-------- Exercise material --------
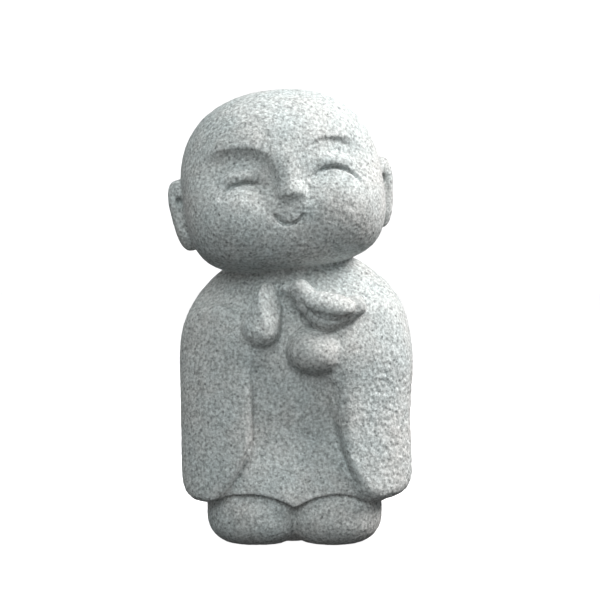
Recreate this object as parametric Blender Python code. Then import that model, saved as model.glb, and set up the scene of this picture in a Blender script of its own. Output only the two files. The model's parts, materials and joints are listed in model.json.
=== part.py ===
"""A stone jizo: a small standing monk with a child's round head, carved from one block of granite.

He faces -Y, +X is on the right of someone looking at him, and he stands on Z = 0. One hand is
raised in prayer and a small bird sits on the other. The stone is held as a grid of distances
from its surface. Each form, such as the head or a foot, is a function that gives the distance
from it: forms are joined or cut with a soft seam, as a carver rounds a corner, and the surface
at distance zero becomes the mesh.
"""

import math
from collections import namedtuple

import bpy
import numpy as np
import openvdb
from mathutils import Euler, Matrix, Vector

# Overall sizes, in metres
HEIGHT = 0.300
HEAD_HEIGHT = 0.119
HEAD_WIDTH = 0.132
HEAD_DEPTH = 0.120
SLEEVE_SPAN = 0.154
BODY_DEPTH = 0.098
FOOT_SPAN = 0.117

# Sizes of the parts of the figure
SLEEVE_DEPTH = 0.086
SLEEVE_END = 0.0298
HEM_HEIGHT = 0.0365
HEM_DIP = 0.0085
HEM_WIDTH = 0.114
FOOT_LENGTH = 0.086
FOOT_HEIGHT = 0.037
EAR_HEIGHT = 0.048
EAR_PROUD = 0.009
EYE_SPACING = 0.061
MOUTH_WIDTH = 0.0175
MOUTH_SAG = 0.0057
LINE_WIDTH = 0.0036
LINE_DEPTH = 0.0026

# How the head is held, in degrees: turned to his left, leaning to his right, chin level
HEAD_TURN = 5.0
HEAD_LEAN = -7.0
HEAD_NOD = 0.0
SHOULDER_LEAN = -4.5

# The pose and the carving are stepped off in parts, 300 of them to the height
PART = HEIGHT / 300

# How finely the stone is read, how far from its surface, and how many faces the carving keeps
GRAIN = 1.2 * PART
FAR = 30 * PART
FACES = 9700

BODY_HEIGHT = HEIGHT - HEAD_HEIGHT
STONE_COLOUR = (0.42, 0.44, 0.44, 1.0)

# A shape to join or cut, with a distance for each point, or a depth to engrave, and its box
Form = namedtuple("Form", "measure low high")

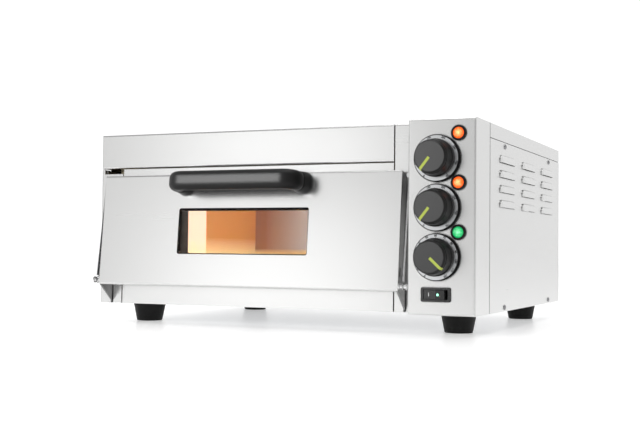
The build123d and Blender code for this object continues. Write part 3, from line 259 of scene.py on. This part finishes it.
--------
Direction:
Repeat every line of the data, exactly and in full.

Response:
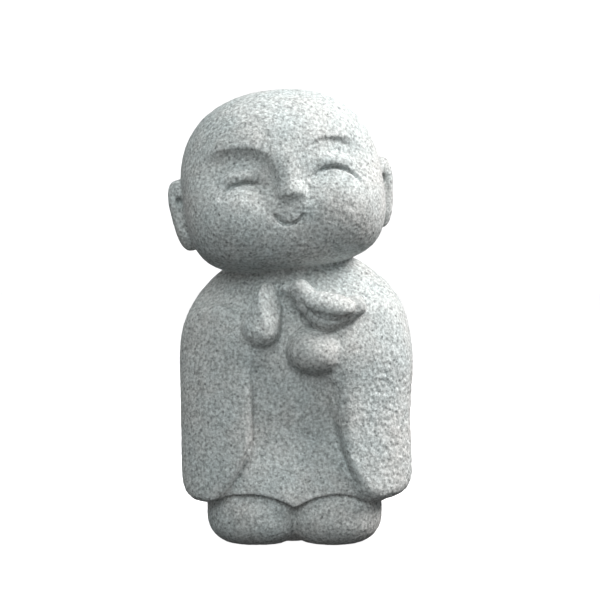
Recreate this object as parametric Blender Python code. Then import that model, saved as model.glb, and set up the scene of this picture in a Blender script of its own. Output only the two files. The model's parts, materials and joints are listed in model.json.
=== part.py ===
"""A stone jizo: a small standing monk with a child's round head, carved from one block of granite.

He faces -Y, +X is on the right of someone looking at him, and he stands on Z = 0. One hand is
raised in prayer and a small bird sits on the other. The stone is held as a grid of distances
from its surface. Each form, such as the head or a foot, is a function that gives the distance
from it: forms are joined or cut with a soft seam, as a carver rounds a corner, and the surface
at distance zero becomes the mesh.
"""

import math
from collections import namedtuple

import bpy
import numpy as np
import openvdb
from mathutils import Euler, Matrix, Vector

# Overall sizes, in metres
HEIGHT = 0.300
HEAD_HEIGHT = 0.119
HEAD_WIDTH = 0.132
HEAD_DEPTH = 0.120
SLEEVE_SPAN = 0.154
BODY_DEPTH = 0.098
FOOT_SPAN = 0.117

# Sizes of the parts of the figure
SLEEVE_DEPTH = 0.086
SLEEVE_END = 0.0298
HEM_HEIGHT = 0.0365
HEM_DIP = 0.0085
HEM_WIDTH = 0.114
FOOT_LENGTH = 0.086
FOOT_HEIGHT = 0.037
EAR_HEIGHT = 0.048
EAR_PROUD = 0.009
EYE_SPACING = 0.061
MOUTH_WIDTH = 0.0175
MOUTH_SAG = 0.0057
LINE_WIDTH = 0.0036
LINE_DEPTH = 0.0026

# How the head is held, in degrees: turned to his left, leaning to his right, chin level
HEAD_TURN = 5.0
HEAD_LEAN = -7.0
HEAD_NOD = 0.0
SHOULDER_LEAN = -4.5

# The pose and the carving are stepped off in parts, 300 of them to the height
PART = HEIGHT / 300

# How finely the stone is read, how far from its surface, and how many faces the carving keeps
GRAIN = 1.2 * PART
FAR = 30 * PART
FACES = 9700

BODY_HEIGHT = HEIGHT - HEAD_HEIGHT
STONE_COLOUR = (0.42, 0.44, 0.44, 1.0)

# A shape to join or cut, with a distance for each point, or a depth to engrave, and its box
Form = namedtuple("Form", "measure low high")

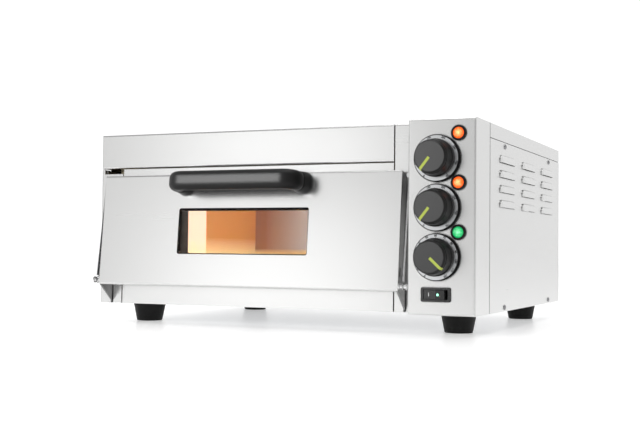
The build123d and Blender code for this object continues. Write part 3, from line 259 of scene.py on. This part finishes it.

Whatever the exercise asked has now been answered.